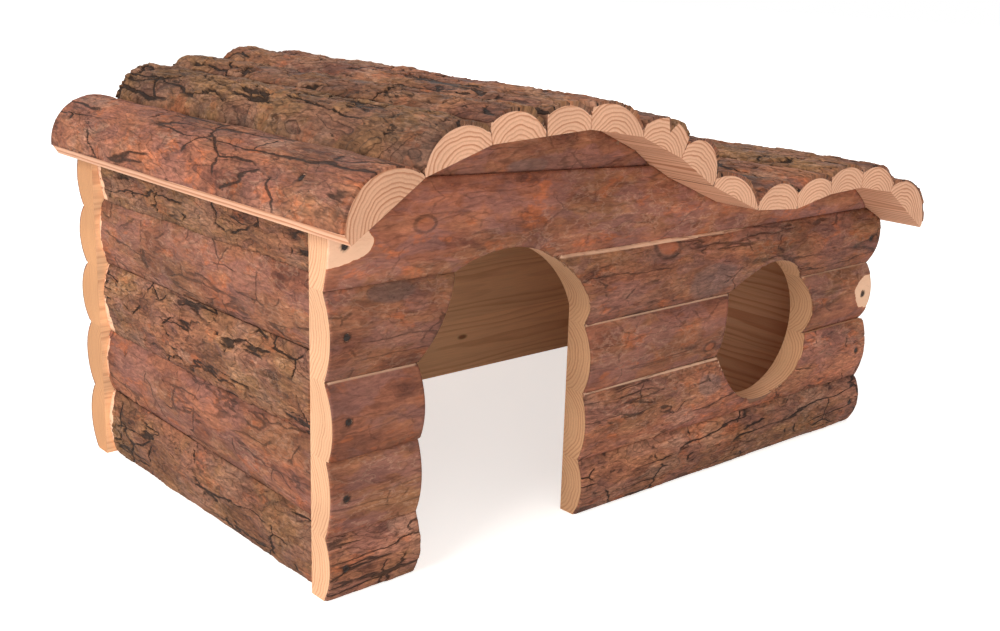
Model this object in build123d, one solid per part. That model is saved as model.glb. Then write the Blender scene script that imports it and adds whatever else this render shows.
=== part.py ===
from build123d import *
import math
import os

# A small house for rabbits, nailed together from half-round slabs of softwood with the bark left on.
# All sizes are in millimetres. X runs along the front wall, Y from the front to the back, Z is up.
# Until the last step the zero is on the ground where the front wall's inner face meets its left end.

# Walls
wall_length = 400.0
room_depth = 214.0
crest_height = 208.0
plank_edge = 11.0
plank_bulge = 16.0
side_wall_inset = 0.6

# Roof
front_overhang = 45.0
back_overhang = 21.0
slat_thickness = 14.0
slat_gap = 0.4
cleft_width = 7.0
cleft_depth = 6.5
cleft_slat = 6

# Doorway, with a slanted left shoulder between two seams and a round right one.
# The crown reaches into the lintel plank, and the right curve starts above the seam below it.
door_left = 49.5
door_width = 105.5
door_crown_bite = 8.4
door_spring_rise = 8.1
door_shoulder_share = 0.2
door_crown_share = 0.47

# Round window, placed from the front wall's right end. It leaves a sill in the row below it
# and reaches into the row above it.
window_from_right = 100.0
window_sill = 5.5
window_bite = 15.2

# Nails
nail_diameter = 1.6
nail_length = 30.0
nail_head_diameter = 3.2
nail_head_thickness = 0.8
nail_hole_clearance = 0.05

# How far a cutting solid reaches past what it cuts
overrun = 20.0

# The roof's underside from left to right: a high hump, a trough and a low hump.
# Each point is a joint between two slats, in shares of wall_length and crest_height.
roof_joint_shares = [
    (-0.0235, 0.819), (0.0675, 0.935), (0.155, 0.987), (0.232, 0.994), (0.2985, 1.0),
    (0.384, 0.9735), (0.454, 0.9155), (0.5165, 0.84), (0.609, 0.7635), (0.6925, 0.7505),
    (0.767, 0.775), (0.838, 0.78), (0.913, 0.754), (1.003, 0.635),
]

# Each slat from left to right, in shares of slat_thickness: the height of its left side, of its
# crown at the front end and at the back end, and of its right side, and then the crown's place
# across the slat.
slat_form_shares = [
    (0.42, 1.14, 1.2, 0.1, 0.33), (0.15, 1.0, 1.08, 0.36, 0.5), (0.64, 0.93, 1.0, 0.15, 0.45),
    (0.64, 0.89, 1.2, 0.43, 0.45), (0.71, 0.94, 1.08, 0.15, 0.4), (0.43, 1.05, 1.0, 0.75, 0.55),
    (0.5, 1.07, 0.98, 0.3, 0.62), (0.3, 0.75, 0.8, 0.1, 0.45), (0.35, 1.0, 0.9, 0.65, 0.5),
    (0.6, 0.9, 0.82, 0.5, 0.5), (0.65, 0.95, 0.75, 0.62, 0.5), (0.6, 0.92, 0.62, 0.4, 0.6),
    (0.3, 1.07, 1.0, 0.15, 0.6),
]

# Seams between the rows of planks, from the ground up, at both ends of each wall, in shares of
# crest_height.
front_seam_shares = [
    (0.0, 0.0), (0.149, 0.149), (0.3265, 0.3285), (0.4976, 0.503), (0.69, 0.672), (0.915, 0.824),
]
back_seam_shares = [
    (0.0, 0.0), (0.185, 0.181), (0.363, 0.37), (0.527, 0.532), (0.681, 0.69), (0.845, 0.838),
]
side_seam_shares = [(0.0, 0.0), (0.163, 0.181), (0.353, 0.349), (0.54, 0.534), (0.715, 0.705)]

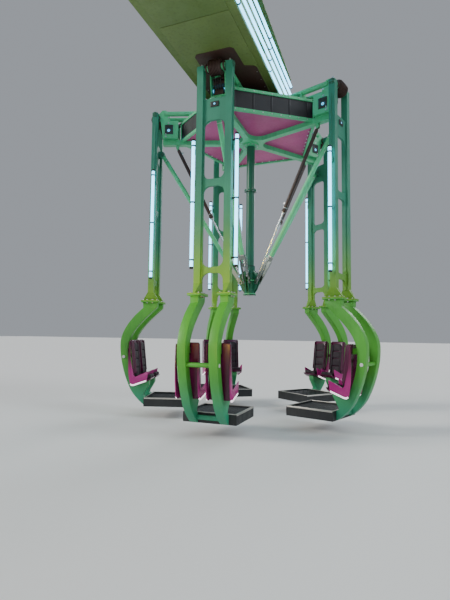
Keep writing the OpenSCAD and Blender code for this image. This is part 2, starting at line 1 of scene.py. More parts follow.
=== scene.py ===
# %% [markdown]
# # An overhanging swing ride
# A box-girder jib reaches out from a pedestal, and a spinning head hangs under its end. Five long arms with
# two-seat gondolas hang round the head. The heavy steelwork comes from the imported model. This script adds the
# paint, the lights, and the small hardware: bolts, caps, glands, tread bars, seat shells and light tubes.

# %% Load the frame
import json
import math

import bpy
from mathutils import Matrix, Vector


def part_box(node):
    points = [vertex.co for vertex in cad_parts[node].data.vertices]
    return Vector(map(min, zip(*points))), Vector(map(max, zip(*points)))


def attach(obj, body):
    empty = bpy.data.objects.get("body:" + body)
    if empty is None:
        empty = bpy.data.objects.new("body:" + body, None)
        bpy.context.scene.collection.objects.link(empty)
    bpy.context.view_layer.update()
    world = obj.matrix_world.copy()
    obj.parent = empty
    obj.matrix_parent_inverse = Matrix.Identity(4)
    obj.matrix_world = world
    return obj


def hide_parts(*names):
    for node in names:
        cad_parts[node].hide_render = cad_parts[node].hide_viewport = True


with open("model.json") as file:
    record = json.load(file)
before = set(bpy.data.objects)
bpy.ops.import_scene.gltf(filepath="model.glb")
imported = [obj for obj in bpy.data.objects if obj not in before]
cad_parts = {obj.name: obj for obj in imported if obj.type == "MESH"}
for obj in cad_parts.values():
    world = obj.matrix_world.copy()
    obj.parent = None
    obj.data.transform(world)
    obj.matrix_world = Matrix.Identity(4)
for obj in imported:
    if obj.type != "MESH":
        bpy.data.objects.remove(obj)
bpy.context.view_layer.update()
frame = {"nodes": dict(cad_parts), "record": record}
nodes = frame["nodes"]
ARMS = range(1, 6)
SIDES = (-1, 1)
DOWN = (0, 0, -1)

# %% [markdown]
# ## Camera
# The photograph was taken standing under the jib, looking out along it and a little up. The camera is placed
# by its own axes: forward comes from a heading and a pitch, and a small roll turns the picture upright. A
# track-to constraint could aim it, but it would lose the roll.

# %% Camera
PHOTO_H, FOCAL_PIXELS, SENSOR = 600.0, 440.334, 36.0
HEADING, PITCH, ROLL = math.radians(21.032), math.radians(4.501), math.radians(0.748)
EYE = (3.1152, 5.3126, 1.85)
camera_data = bpy.data.cameras.new("photo_camera")
camera_data.sensor_fit = "VERTICAL"
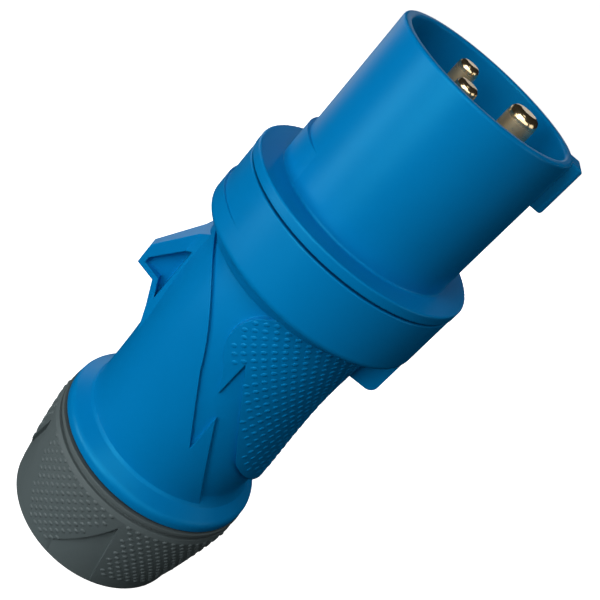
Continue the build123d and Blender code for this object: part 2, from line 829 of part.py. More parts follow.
# Clamping cage in the nut: a ring with fingers that the nut's cone closes on the cable
with BuildPart() as clamping_cage:
    with BuildSketch(Plane.XY.offset(cage_z)):
        Circle(cage_ring_r)
    extrude(amount=cage_ring_height)
    with BuildSketch(Plane.XZ):
        with BuildLine():
            finger_top_r = nut_cone_top_r - turning_gap
            Polyline(
                (0, cage_z),
                (finger_top_r, cage_z),
                (finger_tip_r + finger_wall, finger_tip_z),
                (0, finger_tip_z),
                (0, cage_z),
            )
        make_face()
    revolve(axis=Axis.Z)
    with BuildSketch(Plane.XZ):
        with BuildLine():
            Polyline(
                (0, cage_top_z + overshoot),
                (finger_top_r - finger_wall, cage_top_z + overshoot),
                (finger_top_r - finger_wall, cage_z),
                (finger_tip_r, finger_tip_z),
                (finger_tip_r, finger_tip_z - overshoot),
                (0, finger_tip_z - overshoot),
                (0, cage_top_z + overshoot),
            )
        make_face()
    revolve(axis=Axis.Z, mode=Mode.SUBTRACT)
    with BuildSketch(Plane.XY.offset(finger_tip_z)):
        with PolarLocations(0, cage_fingers // 2, angular_range=180):
            Rectangle(2 * (cage_ring_r + overshoot), finger_slot)
    extrude(amount=cage_z - finger_tip_z, mode=Mode.SUBTRACT)
clamping_cage.part.label = "clamping_cage"
export_step(clamping_cage.part, "parts/clamping_cage.step")

# Thrust washer between the cage and the cable seal
with BuildPart() as thrust_washer:
    with BuildSketch(Plane.XY.offset(cage_top_z)):
        Circle(seal_r)
        Circle(nut_mouth_r - washer_lip, mode=Mode.SUBTRACT)
    extrude(amount=washer_height)
thrust_washer.part.label = "thrust_washer"
export_step(thrust_washer.part, "parts/thrust_washer.step")
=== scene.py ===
"""Finishes, grip texture, threads and studio for a moulded industrial pin and sleeve plug."""

import math

import bmesh
import bpy
from bpy.props import FloatProperty, FloatVectorProperty, PointerProperty
from mathutils import Matrix, Vector
from mathutils.bvhtree import BVHTree


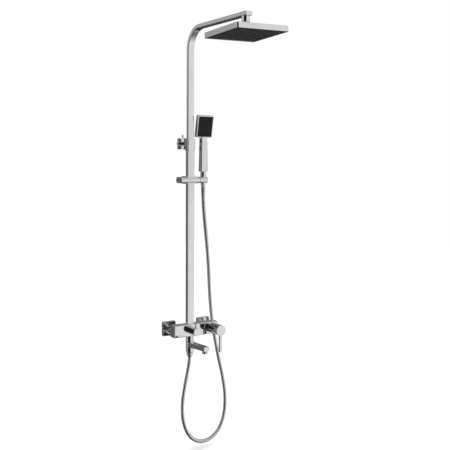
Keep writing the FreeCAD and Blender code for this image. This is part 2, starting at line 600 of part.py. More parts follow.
def build_handset():
    x, y = "handset_mid", HOLD_Y
    grip = loft("grip_bar", ("grip_wide_low", "grip_deep_low"), ("grip_wide_high", "grip_deep_high"),
                "grip_top - grip_foot", "grip_round", (x, y, "grip_foot"))
    turn = (0, 0, 90 + number("spray_tilt"))
    half = number("spray_thick") / 2
    lean = math.radians(number("spray_tilt"))
    mid_y = number(f"{y} - 6") + half * math.cos(lean)
    mid_z = number("spray_level") + half * math.sin(lean)
    head = slab("spray_bar", "spray_wide", "spray_tall", "spray_round", "spray_thick",
                (x, mid_y, mid_z), turn, edge_round=1.2)
    solid = join("handset_solid", [grip, head])
    window = "spray_wide - 2 * spray_rim", "spray_tall - 2 * spray_rim"
    face_y = mid_y - 2 * half * math.cos(lean)
    face_z = mid_z - 2 * half * math.sin(lean)
    back = (0, 0, turn[2] - 180)
    room = slab("spray_room", *window, 2, "spray_thick - 2.5", (x, face_y, face_z), back)
    way = rod("grip_way", 5.5, 140, (x, y, "grip_foot - 5"))
    keep("handset_shell", cut("handset_shell", solid, room, way))

    face_thick, face_sunk, mat_thick = 3, 0.6, 1.4
    face = slab("spray_face_bar", f"{window[0]} - 0.4", f"{window[1]} - 0.4", 1.8, face_thick,
                (0, 0, 0))
    grid, pitch = (6, 7), 9
    holes = studs("spray_hole", 1.4, 1.4, 30, *grid, pitch, top=15)
    plate = cut("spray_plate", face, gather("spray_holes", holes))

    def behind(rise):
        """A point on the head's axis, so far behind its front."""
        return x, face_y + rise * math.cos(lean), face_z + rise * math.sin(lean)
    keep("handset_face", place(plate, behind(face_sunk), back))
    mat = block("spray_mat", (f"{window[0]} - 4", f"{window[1]} - 4", mat_thick),
                (0, 0, mat_thick / 2))
    tips = studs("spray_stud", 1.2, 0.8, 4.2, *grid, pitch)
    keep("handset_jets", place(join("spray_mat_studs", [mat] + tips),
                               behind(face_sunk + face_thick + GAP), back))

    foot = "slider_level - 6"
    neck = rod("neck_bar", "neck_radius - 0.05", f"grip_foot - {GAP} - ({foot})", (x, y, foot))
    neck_way = rod("neck_way", 5.5, 90, (x, y, f"{foot} - 10"))
    keep("handset_neck", cut("handset_neck", neck, neck_way))
    nut_foot = "hose_start + 26"
    nut = taper("top_nut_cone", 8, 9, f"{foot} - {GAP} - ({nut_foot})", (x, y, nut_foot))
    nut_way = rod("top_nut_way", 5, 90, (x, y, f"{nut_foot} - 10"))
    keep("hose_top_nut", cut("hose_top_nut", nut, nut_way))
    sleeve = taper("sleeve_cone", 7.3, 7.8, f"{nut_foot} - {GAP} - hose_start", (x, y, "hose_start"))
    sleeve_way = rod("sleeve_way", 5, 90, (x, y, "hose_start - 10"))
    keep("hose_sleeve", cut("hose_sleeve", sleeve, sleeve_way))


# The hose's line as points, a hand's breadth apart: it leaves the handset, passes behind the
# mixer's right end, makes its loop and comes up under the mixer. X, Y and Z.
HOSE_ROUTE = [
    (38, -66, 506), (40, -66, 462), (50, -62, 392), (64, -54, 308), (77, -45, 220),
    (87, -36, 130), (100, -28, 40), (116, -26, -48), (132, -31, -134), (148, -39, -212),
    (156, -46, -288), (151, -50, -350), (132, -53, -404), (95, -56, -441), (45, -58, -452),
    (-2, -59, -432), (-34, -60, -385), (-47, -60, -326), (-45, -60, -266), (-33, -60, -204),
    (-21, -60, -150), (-15, -60, -118), (-15, -60, -104.3),
]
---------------
■ REQUEST
Quote nothing but the lines that run from the line containing "# Thrust washer" through the line containing "solid, room, way))", keeping both of them word for word.

■ ANSWER TO THE EXERCISE
# Thrust washer between the cage and the cable seal
with BuildPart() as thrust_washer:
    with BuildSketch(Plane.XY.offset(cage_top_z)):
        Circle(seal_r)
        Circle(nut_mouth_r - washer_lip, mode=Mode.SUBTRACT)
    extrude(amount=washer_height)
thrust_washer.part.label = "thrust_washer"
export_step(thrust_washer.part, "parts/thrust_washer.step")
=== scene.py ===
"""Finishes, grip texture, threads and studio for a moulded industrial pin and sleeve plug."""

import math

import bmesh
import bpy
from bpy.props import FloatProperty, FloatVectorProperty, PointerProperty
from mathutils import Matrix, Vector
from mathutils.bvhtree import BVHTree


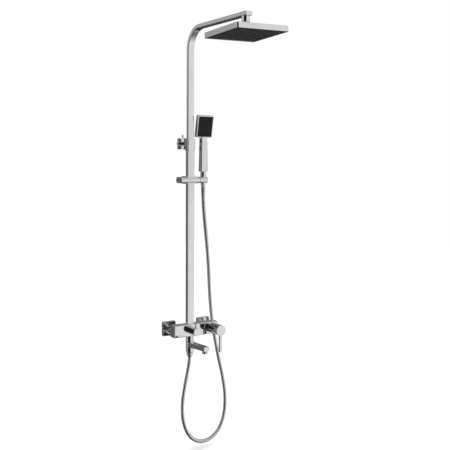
Keep writing the FreeCAD and Blender code for this image. This is part 2, starting at line 600 of part.py. More parts follow.
def build_handset():
    x, y = "handset_mid", HOLD_Y
    grip = loft("grip_bar", ("grip_wide_low", "grip_deep_low"), ("grip_wide_high", "grip_deep_high"),
                "grip_top - grip_foot", "grip_round", (x, y, "grip_foot"))
    turn = (0, 0, 90 + number("spray_tilt"))
    half = number("spray_thick") / 2
    lean = math.radians(number("spray_tilt"))
    mid_y = number(f"{y} - 6") + half * math.cos(lean)
    mid_z = number("spray_level") + half * math.sin(lean)
    head = slab("spray_bar", "spray_wide", "spray_tall", "spray_round", "spray_thick",
                (x, mid_y, mid_z), turn, edge_round=1.2)
    solid = join("handset_solid", [grip, head])
    window = "spray_wide - 2 * spray_rim", "spray_tall - 2 * spray_rim"
    face_y = mid_y - 2 * half * math.cos(lean)
    face_z = mid_z - 2 * half * math.sin(lean)
    back = (0, 0, turn[2] - 180)
    room = slab("spray_room", *window, 2, "spray_thick - 2.5", (x, face_y, face_z), back)
    way = rod("grip_way", 5.5, 140, (x, y, "grip_foot - 5"))
    keep("handset_shell", cut("handset_shell", solid, room, way))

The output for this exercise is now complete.